Philippe Dessertine, audition par la délégation à la prospective, 24 juin 2025
Outre un accompagnement par des politiques claires et stables dans le temps, de nouveaux mécanismes de financement doivent être envisagés, le préalable étant l'unification du marché des capitaux.
En attendant, le renforcement de la législation extra-financière permettra d'accompagner les efforts d'adaptation vers des pratiques plus durables et à faire émerger un modèle de compétitivité davantage fondé sur la qualité sociale et environnementale des produits et des services.
La mise en oeuvre de la directrice CSRD doit permettre de hisser la qualité de l'information extra-financière au niveau de celle de l'information financière. Investisseurs, régulateurs et pouvoirs publics devront s'appuyer sur ces données plus précises, complètes et comparables pour orienter les flux financiers et les politiques publiques.

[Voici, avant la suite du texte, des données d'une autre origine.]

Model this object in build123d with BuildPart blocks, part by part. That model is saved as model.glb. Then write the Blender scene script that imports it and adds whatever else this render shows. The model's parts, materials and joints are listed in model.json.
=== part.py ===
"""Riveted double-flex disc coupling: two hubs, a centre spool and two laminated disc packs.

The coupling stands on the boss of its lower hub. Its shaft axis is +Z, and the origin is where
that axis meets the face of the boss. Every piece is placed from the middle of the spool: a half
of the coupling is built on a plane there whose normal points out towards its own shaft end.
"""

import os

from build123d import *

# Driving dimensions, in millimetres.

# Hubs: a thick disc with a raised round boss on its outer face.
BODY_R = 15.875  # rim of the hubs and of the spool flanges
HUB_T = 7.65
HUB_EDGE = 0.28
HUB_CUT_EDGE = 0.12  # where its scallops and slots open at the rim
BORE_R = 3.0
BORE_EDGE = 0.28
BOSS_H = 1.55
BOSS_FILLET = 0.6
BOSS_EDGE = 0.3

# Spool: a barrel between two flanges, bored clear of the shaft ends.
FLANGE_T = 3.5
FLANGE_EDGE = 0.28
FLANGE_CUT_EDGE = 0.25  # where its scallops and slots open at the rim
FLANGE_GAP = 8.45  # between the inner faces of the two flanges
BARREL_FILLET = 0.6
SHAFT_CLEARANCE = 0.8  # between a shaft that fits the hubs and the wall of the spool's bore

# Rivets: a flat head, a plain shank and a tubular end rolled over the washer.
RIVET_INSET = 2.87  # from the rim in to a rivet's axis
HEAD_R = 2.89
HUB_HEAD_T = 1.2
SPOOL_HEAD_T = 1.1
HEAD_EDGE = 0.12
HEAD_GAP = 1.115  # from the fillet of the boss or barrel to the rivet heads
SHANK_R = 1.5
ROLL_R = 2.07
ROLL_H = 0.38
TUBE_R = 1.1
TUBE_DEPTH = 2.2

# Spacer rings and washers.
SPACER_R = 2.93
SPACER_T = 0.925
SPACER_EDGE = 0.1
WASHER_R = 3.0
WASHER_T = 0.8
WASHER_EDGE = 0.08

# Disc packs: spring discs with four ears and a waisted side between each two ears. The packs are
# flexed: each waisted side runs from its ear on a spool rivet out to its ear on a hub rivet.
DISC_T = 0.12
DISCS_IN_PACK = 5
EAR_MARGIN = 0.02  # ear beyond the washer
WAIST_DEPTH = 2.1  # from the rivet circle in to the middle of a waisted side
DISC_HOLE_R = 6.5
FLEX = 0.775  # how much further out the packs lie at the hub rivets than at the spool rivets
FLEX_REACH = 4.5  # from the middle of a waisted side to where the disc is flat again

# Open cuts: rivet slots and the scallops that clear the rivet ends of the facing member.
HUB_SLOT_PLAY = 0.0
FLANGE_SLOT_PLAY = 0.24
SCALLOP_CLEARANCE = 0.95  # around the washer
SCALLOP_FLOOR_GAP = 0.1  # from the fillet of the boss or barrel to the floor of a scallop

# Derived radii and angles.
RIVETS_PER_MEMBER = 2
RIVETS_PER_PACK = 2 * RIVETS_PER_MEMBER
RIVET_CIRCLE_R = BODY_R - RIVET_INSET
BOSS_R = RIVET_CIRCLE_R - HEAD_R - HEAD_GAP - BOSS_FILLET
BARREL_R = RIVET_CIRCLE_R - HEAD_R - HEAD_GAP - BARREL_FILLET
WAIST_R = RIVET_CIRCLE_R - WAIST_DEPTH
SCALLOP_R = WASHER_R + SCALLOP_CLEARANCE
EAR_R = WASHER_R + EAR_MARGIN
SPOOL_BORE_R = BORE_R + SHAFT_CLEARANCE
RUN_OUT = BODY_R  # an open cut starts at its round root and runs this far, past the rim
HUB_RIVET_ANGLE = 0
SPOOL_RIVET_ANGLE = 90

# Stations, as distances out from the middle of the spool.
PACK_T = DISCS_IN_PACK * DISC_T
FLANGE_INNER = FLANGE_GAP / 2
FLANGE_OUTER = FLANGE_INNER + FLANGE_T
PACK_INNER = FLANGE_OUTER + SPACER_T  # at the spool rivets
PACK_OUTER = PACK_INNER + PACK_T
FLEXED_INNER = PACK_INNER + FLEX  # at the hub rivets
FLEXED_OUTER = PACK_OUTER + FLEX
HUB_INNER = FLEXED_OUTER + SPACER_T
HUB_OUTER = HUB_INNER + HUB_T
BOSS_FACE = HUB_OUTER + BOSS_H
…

Dans une approche sectorielle, ces obligations pourraient être employées comme un instrument de modulation des aides publiques et de la fiscalité.

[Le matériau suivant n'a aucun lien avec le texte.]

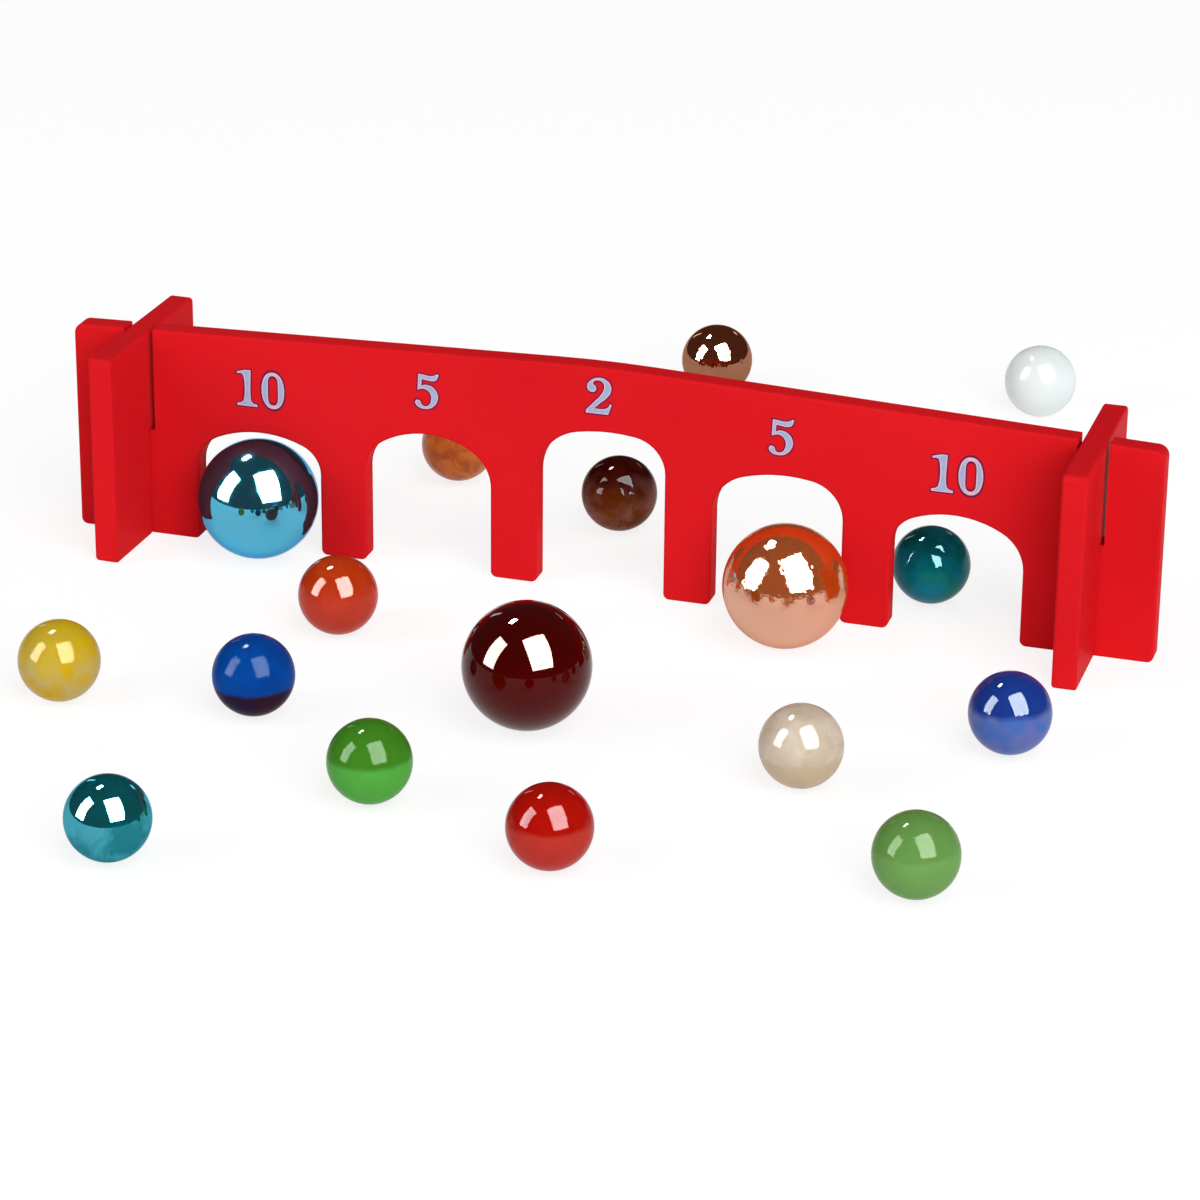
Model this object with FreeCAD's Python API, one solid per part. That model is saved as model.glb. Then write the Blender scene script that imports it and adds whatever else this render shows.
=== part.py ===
import FreeCAD, Part
import math
import os

# Arch-board marble game: a painted wooden board with five numbered arches stands upright on the table
# in two crosswise end feet, and seventeen glass marbles lie around it.
#
# Millimetres. X runs along the board, Y away from the player, Z up. Z = 0 is the table, and the origin
# is the middle of the whole set's footprint. The outlines are drawn in the board's own frame, whose
# Y = 0 is the middle of the board's thickness, and each finished piece is then moved by set_shift().

# ---- marbles ----
SMALL_MARBLE_DIAMETER = 16.0
LARGE_MARBLE_DIAMETER = 25.0

# ---- wooden board and feet ----
BOARD_THICKNESS = 4.8
BOARD_END_HEIGHT = 44.8        # the top edge rises from here at both ends
BOARD_PEAK_RISE = 4.0          # up to the blunt peak over the middle arch
PEAK_BLEND_LENGTH = 20.0       # length of the top edge that the peak's arc replaces
END_PANEL_WIDTH = 27.0         # solid board outside the first and last arch
LEG_WIDTH = 10.0               # solid board between two arches
UPPER_CORNER_RADIUS = 2.2      # the board's outer corners
LOWER_CORNER_RADIUS = 1.4
LEG_CORNER_RADIUS = 1.3        # the lower corners of the legs
ARRIS_RADIUS = 0.6             # sanded edges

# ---- arches ----
ARCH_SIDE_CLEARANCE = 1.0      # the large marble passes with this much on each side
ARCH_HEAD_CLEARANCE = 0.4      # and with this much over it in the lowest arch

# how much higher than the lowest arch each one is, how far to the right of its middle it is highest, and
# the radii of its left haunch, right haunch and crown, which differ because the arches are sawn by hand
ARCH_HEADS = (
    (0.0, 0.6, 7.4, 6.4, 23.4),
    (4.2, -0.1, 7.8, 8.7, 18.4),
    (9.4, 1.8, 10.5, 7.5, 35.0),
    (4.7, 1.6, 8.8, 7.9, 29.8),
    (0.7, -1.1, 7.2, 8.8, 21.0),
)

# ---- feet ----
FOOT_THICKNESS = 5.0
FOOT_DEPTH = 42.0              # across the board
FOOT_OVERHANG = 0.7            # how much further the feet reach behind the board than in front of it
FOOT_CORNER_RADIUS = 1.2
LAP_SIDE_CLEARANCE = 0.7       # loose cross-halving joint, on each side of the wood
LAP_HEAD_CLEARANCE = 0.3       # under the foot's slot, so that the foot stands on the table

# name, the end it stands at, how far its slot's middle is from that end of the board, the share of the end
# height that the board keeps under the slot, how far the foot stands off the slot's middle towards the
# board's end, and how many degrees its front end is turned that way: both are sawn and set by hand
LEFT = -1
RIGHT = 1
FEET = (
    ("left_foot", LEFT, 14.35, 0.518, 0.35, 1.6),
    ("right_foot", RIGHT, 14.2, 0.53, -0.1, 0.4),
)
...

Pour protéger les entreprises, la réflexion relative à l'extraterritorialité de certaines normes et à l'intégration de clauses miroirs dans les accords commerciaux doit par ailleurs se poursuivre. Le travail de négociation pour harmoniser les prix du carbone à l'échelle internationale et renforcer les obligations de transparence en matière de teneur en carbone des produits importés doit se poursuivre.
Plus généralement, il est nécessaire de lutter contre l'imprévisibilité réglementaire au moment où un horizon de planification de long terme est devenu primordial.

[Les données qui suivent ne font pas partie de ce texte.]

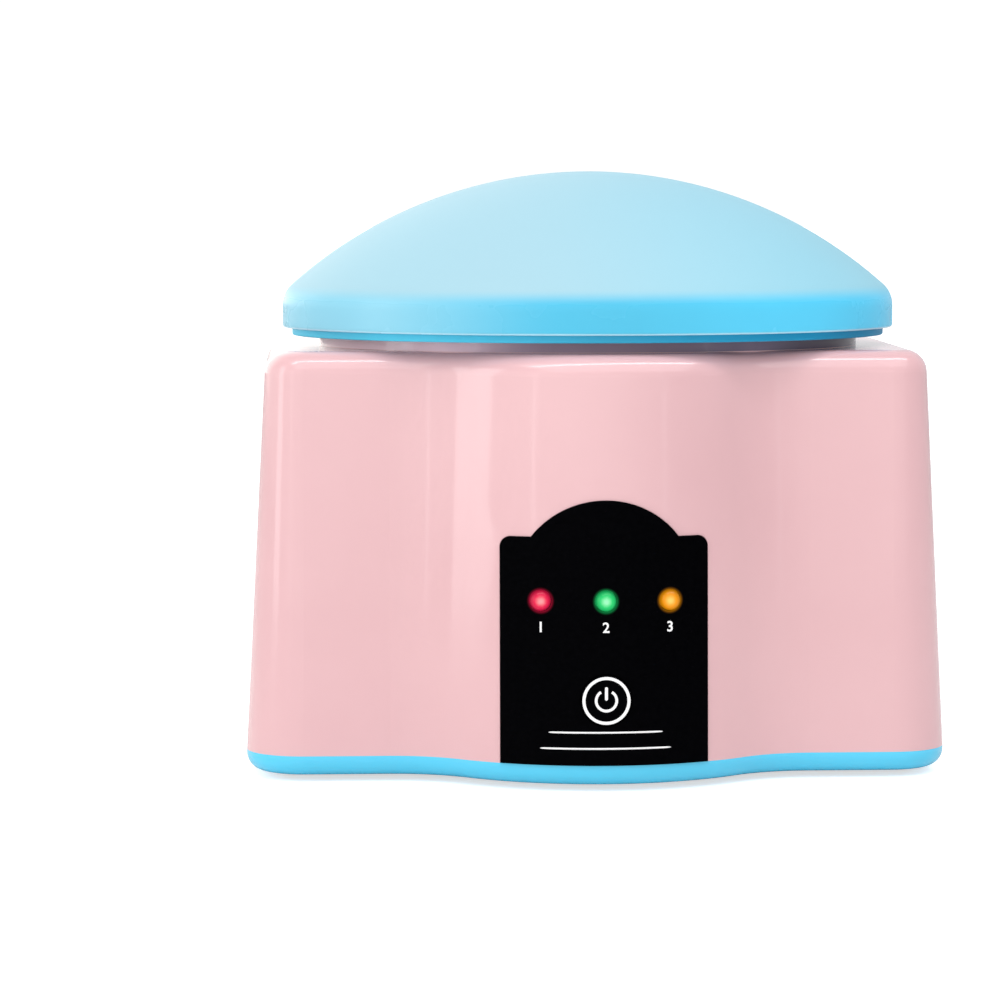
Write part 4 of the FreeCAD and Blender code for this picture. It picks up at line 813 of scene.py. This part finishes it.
rubber = foot_rubber()
for count in range(1, 5):
    node = f"rubber_foot_{count}"
    low, high = box_in_mm(node)
    section = foot_profile((high[0] - low[0]) / 2, low[2], high[2])
    foot = turned(f"foot_{count}", section, centre=(low + high)[:2] / 2)
    fit(f"foot_{count}", foot, rubber, "machine", "foot_rubber", node)

# Evaporating dish: a small spun stainless dish that holds the remover over the heater pad. Its
# rim is rolled outwards, its corner is round, and the spinning leaves fine rings inside.

DISH_FLOOR = 0.9
RING_PHASE = 9000.0


def spun_steel():
    """Stainless steel with fine rings round the dish's middle and a little water mark.

    The rings are the sine of a point's reach from the middle times RING_PHASE.
    """
    material, place = blank_finish("dish_steel")
    rings = place.maths("SINE", reach_in(place, (1.0, 1.0, 0.0)) * RING_PHASE)
    mark = place.cloud(140, 4)
    values = {
        "Base Color": mark.tint(rgb(176, 178, 182), rgb(212, 214, 218)),
        "Metallic": 1.0,
        "Roughness": mark * 0.15 + 0.16,
        "Normal": rings.relief(0.3, 0.02),
    }
    return close_finish(material, values)


low, high = box_in_mm("evaporating_dish")
reach, base, rim = high[0], low[2], high[2]
dish_profile = soften(
    [
        (0.0, base + CLEAR),
        (reach - 1.3, base + CLEAR),
        (reach - 0.9, rim - 1.0),
        (reach - 0.05, rim - 0.55),
        (reach - 0.35, rim - CLEAR),
        (reach - 1.5, rim - 0.5),
        (reach - 2.1, base + DISH_FLOOR),
        (0.0, base + DISH_FLOOR),
    ],
    (0.0, 2.2, 0.3, 0.25, 0.25, 0.5, 1.8, 0.0),
    8,
)
dish = turned("remover_dish", dish_profile, count=128)
fit("remover_dish", dish, spun_steel(), "machine", "dish_steel", "evaporating_dish")

# Finger plate and sleeves: a white moulded plate lies on the well's flange and holds five soft
# silicone sleeves. Each sleeve has a rolled collar on the plate and thin ribs that grip a finger.

SLEEVE_COLLAR = 0.8
SLEEVE_WALL = 1.4
SLEEVE_GAP = 0.04
RIB_COUNT = 5
RIB_HEIGHT = 0.22


def sleeve_profile(flange, bottom, top):
    """A sleeve's section, as rows of radius and height: rolled lip, ribbed bore and rounded toe.

    The ribs are a raised cosine down the bore, which makes it narrower five times.
    """
    wall_out = flange - SLEEVE_COLLAR - SLEEVE_GAP
    wall_in = flange - SLEEVE_COLLAR - SLEEVE_WALL + 0.05
    down = np.linspace(0, 1, 41)
    height = top - 1.1 + (bottom + 0.7 - top + 1.1) * down
    rib = RIB_HEIGHT * (0.5 + 0.5 * np.cos(down * 2 * np.pi * RIB_COUNT))
    bore = np.stack([wall_in + 0.3 - rib, height], axis=1)
    lip = [
        (wall_out, top - SLEEVE_COLLAR - SLEEVE_GAP),
        (flange - 0.25, top - SLEEVE_COLLAR - SLEEVE_GAP),
        (flange - 0.07, top - 0.72),
        (flange - CLEAR, top - 0.45),
        (flange - 0.12, top - 0.18),
        (flange - 0.4, top - 0.03),
        (flange - 0.9, top - CLEAR),
        (flange - 1.4, top - 0.1),
        (flange - 1.75, top - 0.4),
    ]
    toe = [
        (wall_in + 0.25, bottom + 0.25),
        (wall_in + 0.45, bottom + 0.06),
        (wall_in + 0.75, bottom + CLEAR),
        (wall_out - 0.25, bottom + 0.12),
        (wall_out - 0.05, bottom + 0.4),
        (wall_out, bottom + 0.9),
        (wall_out, top - 1.2),
    ]
    return np.vstack([lip, bore, toe])


dress(moulded("plate_white", rgb(206, 207, 208), 0.3), "finger_plate")
silicone_white = silicone("silicone_white", rgb(214, 216, 218), 0.38)
for count in range(1, 6):
    name, node = f"sleeve_{count}", f"finger_sleeve_{count}"
    low, high = box_in_mm(node)
    section = sleeve_profile((high[0] - low[0]) / 2, low[2], high[2])
    sleeve = turned(name, section, count=96, centre=(low + high)[:2] / 2, ring=True)
    fit(name, sleeve, silicone_white, "machine", "silicone_white", node)

# Cover seal: an oval ring of grey silicone pressed on the collar's rim. Two soft lips along its
# top close against the shelf inside the cover.

LIP_DROP = 0.55


def oval(name, profile, count=192, ring=True):
    """An oval piece: rows of ellipses. A profile row holds half length, half depth and height."""
    angle = np.linspace(0, 2 * np.pi, count, endpoint=False)
    length, depth, height = np.asarray(profile, float).T[:, :, None]
    across = length * np.cos(angle)
    points = [across, depth * np.sin(angle), np.broadcast_to(height, across.shape)]
    return closed_mesh(name, np.stack(points, axis=-1), ring)


def inset_rows(half_length, half_depth, rows):
    """Rows for an oval, from pairs of an inset from its outer edge and a height."""
    return [(half_length - inset, half_depth - inset, height) for inset, height in rows]


low, high = box_in_mm("cover_seal")
base, crest = low[2] + CLEAR, high[2] - CLEAR
lip_rows = [
    (0.1, base),
    (0.1, crest - 0.5),
    (0.35, crest),
    (0.85, crest),
    (1.05, crest - LIP_DROP),
    (1.45, crest - LIP_DROP),
    (1.65, crest),
    (2.15, crest),
    (2.4, crest - 0.5),
    (2.4, base),
]
seal = oval("cover_gasket", soften(inset_rows(high[0], high[1], lip_rows), 0.12, 4))
fit("cover_gasket", seal, silicone_grey, "machine", "silicone_grey", "cover_seal")

# Cover: a sky-blue dome moulded with a straight band and a hinge knuckle, which turns on a steel
# pin, and a liner snapped inside the band, whose lower edge shows as a thin skirt, painted darker
# as the band's shade. The dome is frosted by the mould's texture; the band is smoother and takes a
# soft shine. Light from above and from the left is painted into the colours of dome, band and
# skirt.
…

« Les valeurs fondamentales de l'Europe sont la prospérité, l'équité, la liberté, la paix et la démocratie dans un environnement durable. L'UE existe afin de garantir que les Européens puissent toujours bénéficier de ces droits fondamentaux. Si l'Europe ne peut plus garantir ces droits à ses citoyens - ou si elle se voit contrainte de les hiérarchiser -, elle aura perdu sa raison d'être. La seule façon pour l'Europe de relever ce défi est de croître et de devenir plus productive, tout en préservant ses valeurs d'équité et d'inclusion sociale. Et pour devenir plus productive, l'Europe n'a qu'une solution : changer radicalement. »
Mario Draghi, L'avenir de la compétitivité européenne, partie A, septembre 2024
Les perspectives ouvertes par le rapport de Mario
Draghi sur l'avenir de la compétitivité
européenne
(septembre 2024)
Le rapport souligne le net décrochage économique de l'Union européenne par rapport aux États-Unis et à la Chine. Il déplore le faible niveau d'innovation européen, l'insuffisance des investissements dans les technologies de rupture, la fragmentation du marché unique, le coût élevé de l'énergie, le haut niveau de dépendance de l'UE pour son accès aux matières premières et aux technologies ainsi que les vulnérabilités de ses capacités industrielles de défense.
Pour remédier à ces faiblesses, Mario Draghi évalue les besoins d'investissements de l'UE à 750 à 800 milliards d'euros par an. Il formule 170 propositions, parmi lesquelles :
- une accélération de l'innovation par la mise en place d'une Union de la recherche et de l'innovation, un investissement massif dans la transition énergétique et la décarbonation, le renforcement du programme-cadre pour la recherche et le développement technologique, et la création d'une agence européenne pour l'innovation de rupture ;
- un investissement significatif dans l'intelligence artificielle dans les secteurs stratégiques, dont l'automobile, l'énergie ou encore la santé ;
- la création d'un nouveau statut d'« entreprise européenne innovante » et l'unification du droit des sociétés pour favoriser la croissance des start-up ;
- la finalisation de l'Union des marchés de capitaux (Capital Markets Union) pour mobiliser davantage de capitaux privés et mieux orienter l'épargne européenne, ainsi que le lancement d'un endettement commun pour faciliter le financement de l'innovation ;
- un allègement du cadre réglementaire européen, avec la nomination d'un vice-président de la Commission chargé de la simplification administrative ;
- un renforcement de la souveraineté énergétique par une diversification des approvisionnements, un renforcement des achats conjoints ou encore une uniformisation de la taxation du secteur de l'énergie ainsi que la création d'une plateforme visant à sécuriser l'accès aux matières premières critiques en coordonnant la négociation d'achats conjoints ;
- la création d'un marché unique pour les déchets et le recyclage, avec pour objectif la capacité pour l'UE en 2050 d'assurer plus de la moitié, voire les trois quarts, de ses besoins en métaux pour les technologies propres ;
- ou encore une réforme du fonctionnement des institutions, avec la généralisation du vote à la majorité qualifiée au sein du Conseil afin d'éviter les blocages en cas de veto d'un seul État membre.
* 67 Institute and Faculty of Actuaries (IFoA), Planetary Solvency - finding our balance with nature, janvier 2025 : https://actuaries.org.uk/news-and-media-releases/news-articles/2025/jan/16-jan-25-planetary-solvency-finding-our-balance-with-nature/.
* 68 Mario Draghi, L'avenir de la compétitivité européenne, Une stratégie de compétitivité pour l'Europe, septembre 2024.